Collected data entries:
________________________
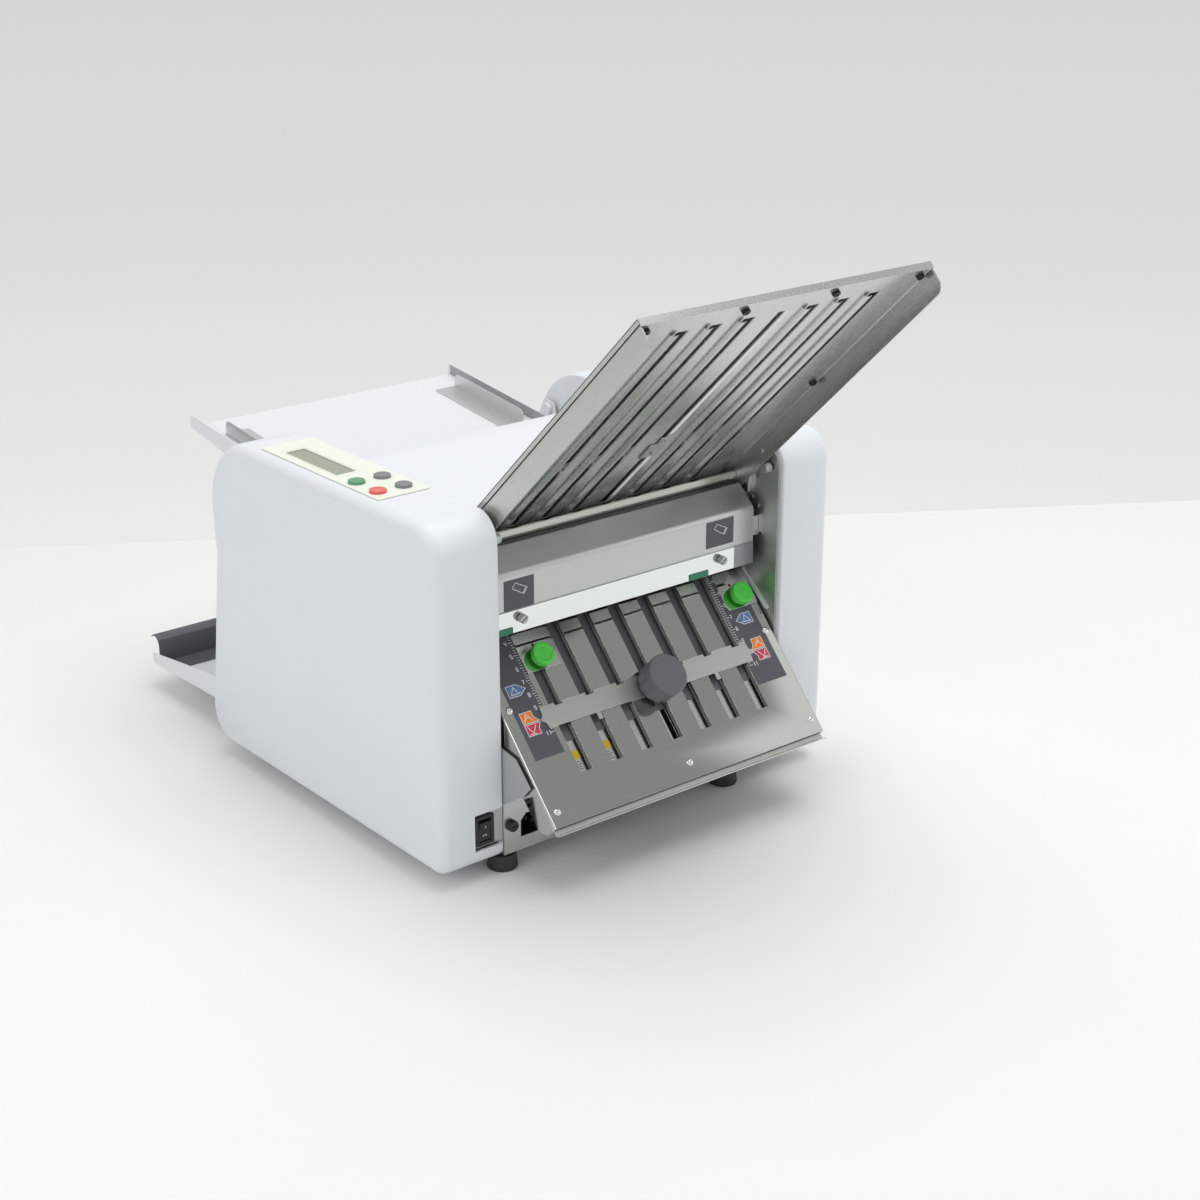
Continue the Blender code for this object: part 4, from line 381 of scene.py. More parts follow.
def rubbery(name, colour, roughness, grain=700, depth=0.0001):
    """Rubber with a coarse matt grain and a little dust."""
    made, tree, shader = new_material(name, colour, roughness)
    vector = mapped(tree, (1, 1, 1))
    fine = noise(tree, vector, grain, 5, 0.65)
    dust = noise(tree, vector, 30, 3)
    light = [min(1, c * 1.7 + 0.012) for c in colour]
    tree.links.new(tint(tree, spread(tree, dust, 0, 1), colour, light), shader.inputs["Base Color"])
    tree.links.new(spread(tree, fine, roughness - 0.08, roughness + 0.08), shader.inputs["Roughness"])
    bump(tree, shader, fine, 0.5, depth)
    return made


STEEL = (0.56, 0.575, 0.55)
WHITE = moulded("white_moulding", (0.735, 0.770, 0.800), 0.42, vary=0.008)
WHITE_SHEET = moulded("white_sheet", (0.74, 0.76, 0.775), 0.45, grain=2200, vary=0.012)
INNER_GREY = moulded("inner_grey", (0.36, 0.37, 0.375), 0.5, grain=2200, vary=0.03)
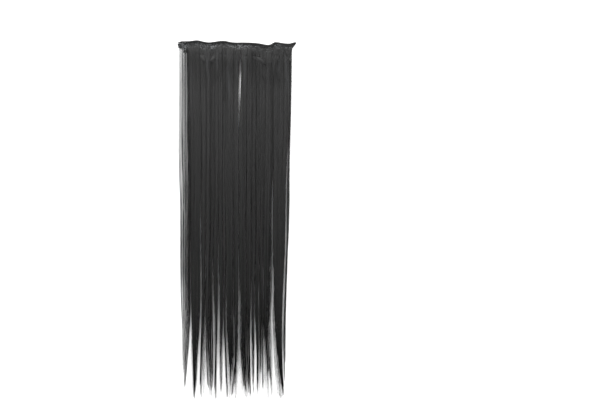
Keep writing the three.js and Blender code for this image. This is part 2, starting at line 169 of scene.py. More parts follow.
# head, third, low, end: a line's place across at four places down
# opens, gap: where it opens, and how wide it gets, as a share of the widest gap
# slit: how wide it is where it has only just opened, in millimetres
LINES = columns("head third low end opens gap slit", [
    (0.014, 0.01, 0.029, 0.031, 0, 0, 0),
    (0.102, 0.11, 0.105, 0.102, 0.73, 0.62, 1.2),
    (0.186, 0.199, 0.193, 0.186, 0.61, 0.27, 1.6),
    (0.242, 0.246, 0.229, 0.226, 0.57, 0.53, 2.6),
    (0.28, 0.28, 0.262, 0.264, 0.78, 0.12, 1.2),
    (0.318, 0.309, 0.298, 0.296, 0.68, 0.24, 2),
    (0.347, 0.347, 0.344, 0.34, 0.65, 0.3, 2.4),
    (0.377, 0.377, 0.386, 0.39, 0.81, 0.25, 1.4),
    (0.415, 0.403, 0.408, 0.422, 0.58, 0.27, 2.6),
    (0.475, 0.47, 0.471, 0.474, 0.83, 0.1, 1.2),
    (0.53, 0.514, 0.521, 0.518, 0.62, 0.5, 2.4),
    (0.589, 0.581, 0.578, 0.581, 0.78, 0.22, 1.8),
    (0.631, 0.627, 0.621, 0.626, 0.79, 0.27, 1.6),
    (0.665, 0.665, 0.65, 0.657, 0.83, 0.1, 1.2),
    (0.712, 0.703, 0.682, 0.686, 0.8, 0.18, 2.4),
    (0.746, 0.737, 0.72, 0.734, 0.79, 0.45, 1.4),
    (0.805, 0.805, 0.79, 0.804, 0.42, 1, 2.2),
    (0.936, 0.932, 0.889, 0.887, 0.3, 0.2, 2.4),
    (0.962, 0.949, 0.914, 0.909, 0, 0, 0),
])
LINE_STOPS = np.array([0, THIRD_ROW, LOW_ROW, LAST_SHARED_ROW])
LINE_PLACES = np.stack([LINES[name] for name in ("head", "third", "low", "end")], axis=1)
# tip, reach: where the lock ends, across and down
# bare_left, bare_right: the share of the lock that is loose strands with no body under them
# fill, stray, sparse: how many strands it has, how many don't keep to it, how many are left where it is bare
LOCKS = columns("tip reach thick folds bare_left bare_right fill stray sparse", [
    (0.049, 0.976, 0.62, 1, 0.97, 0.02, 0.54, 0.01, 0.22),
    (0.14, 0.999, 0.95, 2, 0.03, 0.06, 1, 0.1, 0.07),
    (0.19, 0.987, 0.7, 1, 0.12, 0.1, 0.9, 0.15, 0.07),
    (0.274, 0.976, 0.9, 1, 0.1, 0.08, 1, 0.15, 0.07),
    (0.288, 0.968, 0.8, 1, 0.08, 0.08, 1, 0.15, 0.07),
    (0.31, 1, 1, 1, 0.08, 0.08, 1, 0.15, 0.07),
    (0.359, 0.974, 0.95, 1, 0.08, 0.08, 1, 0.15, 0.07),
    (0.412, 0.998, 0.8, 1, 0.08, 0.1, 1, 0.15, 0.07),
    (0.439, 0.963, 1, 1, 0.06, 0.06, 1, 0.15, 0.07),
    (0.466, 0.99, 0.92, 1, 0.06, 0.06, 1, 0.16, 0.07),
    (0.58, 0.979, 1.04, 1, 0.06, 0.06, 1, 0.16, 0.07),
    (0.608, 0.987, 0.86, 1, 0.08, 0.08, 1, 0.18, 0.07),
    (0.64, 0.96, 0.66, 1, 0.12, 0.12, 0.9, 0.18, 0.07),
    (0.67, 0.976, 1.04, 1, 0.06, 0.06, 1, 0.18, 0.07),
    (0.703, 0.971, 0.96, 1, 0.06, 0.1, 1, 0.18, 0.07),
    (0.78, 0.957, 0.92, 2, 0.05, 0.42, 1, 0.2, 0.2),
    (0.895, 0.992, 1, 2, 0.1, 0.03, 1, 0.12, 0.3),
    (0.908, 0.95, 0.55, 1, 0.1, 0.4, 1.2, 0, 0.3),
])
# a fold runs from (from, start) to (to, end), across and down
HEAD_FOLDS = columns("from to start end rise spread", [
    (0.07, 0.09, 0.02, 0.1, 0.6, 1),
    (0.16, 0.3, 0.045, 0.032, 0.7, 0.7),
    (0.24, 0.265, 0.02, 0.075, 0.8, 0.8),
    (0.335, 0.335, 0.02, 0.06, 0.7, 0.8),
    (0.44, 0.41, 0.035, 0.14, 1, 1.3),
    (0.55, 0.56, 0.025, 0.12, 0.8, 0.8),
    (0.79, 0.79, 0.02, 0.065, 0.8, 0.9),
    (0.93, 0.81, 0.02, 0.075, 1, 0.9),
    (0.87, 0.77, 0.02, 0.1, 0.7, 0.8),
])
# painted highlights and painted shade of the relief under the head, and a few long lighter streaks, as ovals:
# middle across and down, half-sizes, shift across for each length down, and what is added to the tone
PAINTED_LIGHT_AND_SHADE = columns("at place wide long lean change", [
    (0.135, 0.04, 0.035, 0.014, 0, -0.5),
    (0.49, 0.034, 0.035, 0.01, 0, -0.5),
    (0.66, 0.03, 0.06, 0.009, 0, -0.5),
    (0.88, 0.038, 0.04, 0.014, -0.6, -0.5),
    (0.36, 0.075, 0.03, 0.03, 0, -0.15),
    (0.43, 0.12, 0.024, 0.05, 0, 0.35),
    (0.25, 0.07, 0.008, 0.05, 0.4, 0.5),
    (0.335, 0.06, 0.008, 0.035, 0, 0.5),
    (0.565, 0.08, 0.007, 0.06, 0, 0.45),
    (0.85, 0.067, 0.01, 0.04, -1.7, 0.65),
    (0.815, 0.075, 0.012, 0.045, -1.7, -0.5),
    (0.785, 0.085, 0.009, 0.045, -1.2, 0.5),
    (0.92, 0.085, 0.014, 0.06, 0.3, 0.35),
    (0.08, 0.1, 0.04, 0.09, 0, 0.3),
    (0.505, 0.36, 0.014, 0.2, 0, 0.16),
    (0.82, 0.42, 0.014, 0.2, 0, 0.2),
    (0.4, 0.6, 0.012, 0.2, 0, 0.12),
])
LOCK_COUNT = len(LOCKS["tip"])
print(LOCK_COUNT, "locks between", len(LINES["head"]), "lines")
print(len(HEAD_FOLDS["from"]), "folds under the head,", len(PAINTED_LIGHT_AND_SHADE["at"]), "lighter and darker places")

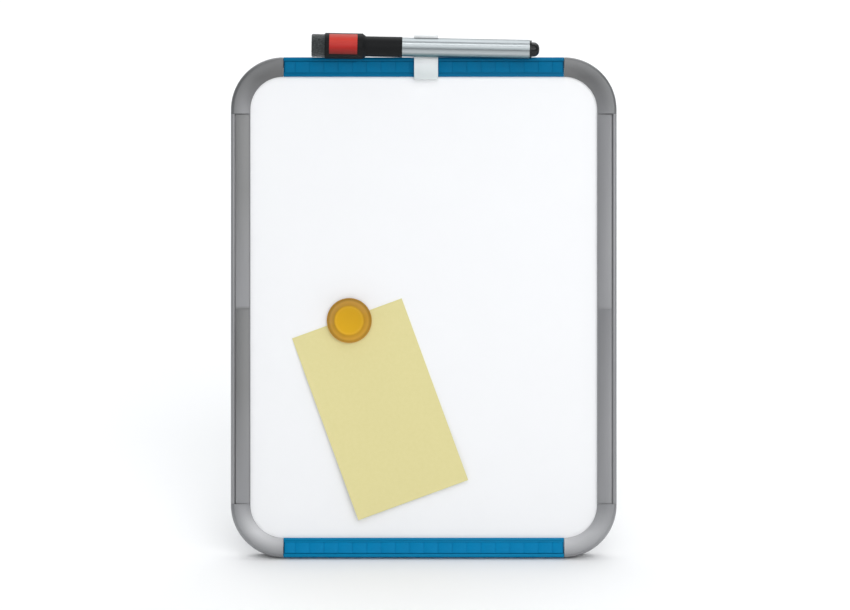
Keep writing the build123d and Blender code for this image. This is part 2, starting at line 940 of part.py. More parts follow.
with BuildPart() as pen_cap:
    with BuildSketch(pen_plane) as cap_profile:
        with BuildLine():
            Polyline(
                (cap_start, cap_bore),
                (cap_start, cap_radius),
                (taper_start, cap_radius),
                (head_start, cap_head_radius),
                (head_end, cap_head_radius),
                (head_end, eraser_bore),
                (eraser_seat_end, eraser_bore),
                (eraser_seat_end, head_hollow),
                (hollow_end, head_hollow),
                (hollow_end, 0),
                (chamber_end, 0),
                (chamber_end, cap_chamber_radius),
                (bore_end, cap_chamber_radius),
                (bore_end, cap_bore),
                close=True,
            )
        make_face()
        rims = cap_profile.vertices().sort_by_distance((head_end, cap_head_radius))[0]
        fillet(rims, (cap_head_radius - eraser_bore) * 0.8)
    revolve(axis=pen_axis)
    with BuildSketch(label_plane(label_start - label_margin)):
        add(label_band(label_seat - layer_gap, cap_head_radius + label_thickness, margin_angle))
    extrude(amount=label_length + 2 * label_margin, mode=Mode.SUBTRACT)

pen_cap.part.label = "pen_cap"
export_step(pen_cap.part, "parts/pen_cap.step")

with BuildPart() as cap_label:
    with BuildSketch(label_plane(label_start)):
        add(label_band(label_seat, cap_head_radius, 0))
    extrude(amount=label_length)

cap_label.part.label = "cap_label"
export_step(cap_label.part, "parts/cap_label.step")

with BuildPart() as felt_eraser:
    with BuildSketch(pen_plane) as eraser_profile:
        with BuildLine():
            Polyline(
                (eraser_seat_end - layer_gap, 0),
                (eraser_seat_end - layer_gap, eraser_radius),
                (head_end - eraser_length, eraser_radius),
                (head_end - eraser_length, 0),
                close=True,
            )
        make_face()
        outer_rim = (head_end - eraser_length, eraser_radius)
        fillet(eraser_profile.vertices().sort_by_distance(outer_rim)[0], eraser_round)
    revolve(axis=pen_axis)

felt_eraser.part.label = "felt_eraser"
export_step(felt_eraser.part, "parts/felt_eraser.step")

# ---- Magnet: an amber cap over a steel-faced disc ----

note_back = sheet_front + layer_gap
magnet_back = note_back + note_thickness + layer_gap
magnet_place = at(magnet_x, magnet_y, magnet_back)
magnet_axis = Axis(magnet_place, board_front)
magnet_plane = Plane(origin=magnet_place, x_dir=(1, 0, 0), z_dir=board_up * -1)
disc_seat = magnet_disc_radius + magnet_disc_clearance

with BuildPart() as magnet_cap:
    with BuildSketch(magnet_plane) as magnet_profile:
        with BuildLine():
            Polyline(
                (disc_seat, 0),
                (magnet_radius, 0),
                (magnet_radius, magnet_flange_height),
                (magnet_waist_radius, magnet_flange_height + magnet_top_round),
                (magnet_top_radius, magnet_height),
                (0, magnet_height),
                (0, magnet_disc_thickness + magnet_disc_clearance),
                (disc_seat, magnet_disc_thickness + magnet_disc_clearance),
                close=True,
            )
        make_face()
        top_rim = magnet_profile.vertices().sort_by_distance((magnet_top_radius, magnet_height))[0]
        fillet(top_rim, magnet_top_round)
    revolve(axis=magnet_axis)

magnet_cap.part.label = "magnet_cap"
export_step(magnet_cap.part, "parts/magnet_cap.step")

with BuildPart() as magnet_disc:
    with BuildSketch(Plane(origin=magnet_place, x_dir=(1, 0, 0), z_dir=board_front)):
        Circle(magnet_disc_radius)
    extrude(amount=magnet_disc_thickness)

magnet_disc.part.label = "magnet_disc"
export_step(magnet_disc.part, "parts/magnet_disc.step")

# ---- Note card under the magnet ----

with BuildPart() as note_card:
    with BuildSketch(board.offset(note_back)):
        with Locations((note_x, note_y)):
            Rectangle(note_width, note_length, rotation=note_turn)
    extrude(amount=note_thickness)

note_card.part.label = "note_card"
export_step(note_card.part, "parts/note_card.step")
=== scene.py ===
# %% [markdown]
# A magnetic whiteboard for a desk, dressed for a studio picture.
# The shapes of the frame, leg, clip, marker and magnet come from a finished CAD model. This lesson
# gives each of them the finish of the real plastic, enamel, felt or metal, rounds the edges that a
# mould would round, and models the two soft things that CAD leaves plain: the paper note and the
# felt eraser. Everything is in metres, in the place where the CAD model has it.

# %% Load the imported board
import math

import bmesh
import bpy
from mathutils import Matrix, Vector


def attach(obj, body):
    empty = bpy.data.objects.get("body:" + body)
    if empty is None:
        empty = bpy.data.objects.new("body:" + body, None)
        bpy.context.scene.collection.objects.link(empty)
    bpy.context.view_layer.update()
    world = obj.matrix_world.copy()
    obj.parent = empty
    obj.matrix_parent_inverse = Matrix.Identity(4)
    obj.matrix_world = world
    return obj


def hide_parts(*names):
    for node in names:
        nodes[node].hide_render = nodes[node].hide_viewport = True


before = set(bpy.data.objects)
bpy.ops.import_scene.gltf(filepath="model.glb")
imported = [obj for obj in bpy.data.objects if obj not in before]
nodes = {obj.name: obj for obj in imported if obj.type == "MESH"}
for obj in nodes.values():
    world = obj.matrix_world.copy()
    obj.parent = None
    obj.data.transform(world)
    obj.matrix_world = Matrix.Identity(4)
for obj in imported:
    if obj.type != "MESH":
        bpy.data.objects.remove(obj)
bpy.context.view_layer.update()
print("pieces in the packed board:", len(nodes))

# %% [markdown]
# The board leans back, so its own directions are more useful than the desk's. Across, up the board
# and out of the board are kept here once. Each place below is written in millimetres in those
# directions, from the middle of the board's bottom edge at its back.

# %% The board's own directions
MM = 0.001
LEAN = math.radians(18.0)
BOARD_FOOT = Vector((0.0, 2.7, -1.7)) * MM
TO_WORLD = Matrix(
    (
        (1, 0, 0),
        (0, math.sin(LEAN), -math.cos(LEAN)),
        (0, math.cos(LEAN), math.sin(LEAN)),
    )
)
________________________
Instructions for the task.
Above are the entries. Quote exactly the lines from the one bearing "# ---- Note card" through the one bearing "in imported if".

Result.
# ---- Note card under the magnet ----

with BuildPart() as note_card:
    with BuildSketch(board.offset(note_back)):
        with Locations((note_x, note_y)):
            Rectangle(note_width, note_length, rotation=note_turn)
    extrude(amount=note_thickness)

note_card.part.label = "note_card"
export_step(note_card.part, "parts/note_card.step")
=== scene.py ===
# %% [markdown]
# A magnetic whiteboard for a desk, dressed for a studio picture.
# The shapes of the frame, leg, clip, marker and magnet come from a finished CAD model. This lesson
# gives each of them the finish of the real plastic, enamel, felt or metal, rounds the edges that a
# mould would round, and models the two soft things that CAD leaves plain: the paper note and the
# felt eraser. Everything is in metres, in the place where the CAD model has it.

# %% Load the imported board
import math

import bmesh
import bpy
from mathutils import Matrix, Vector


def attach(obj, body):
    empty = bpy.data.objects.get("body:" + body)
    if empty is None:
        empty = bpy.data.objects.new("body:" + body, None)
        bpy.context.scene.collection.objects.link(empty)
    bpy.context.view_layer.update()
    world = obj.matrix_world.copy()
    obj.parent = empty
    obj.matrix_parent_inverse = Matrix.Identity(4)
    obj.matrix_world = world
    return obj


def hide_parts(*names):
    for node in names:
        nodes[node].hide_render = nodes[node].hide_viewport = True


before = set(bpy.data.objects)
bpy.ops.import_scene.gltf(filepath="model.glb")
imported = [obj for obj in bpy.data.objects if obj not in before]
nodes = {obj.name: obj for obj in imported if obj.type == "MESH"}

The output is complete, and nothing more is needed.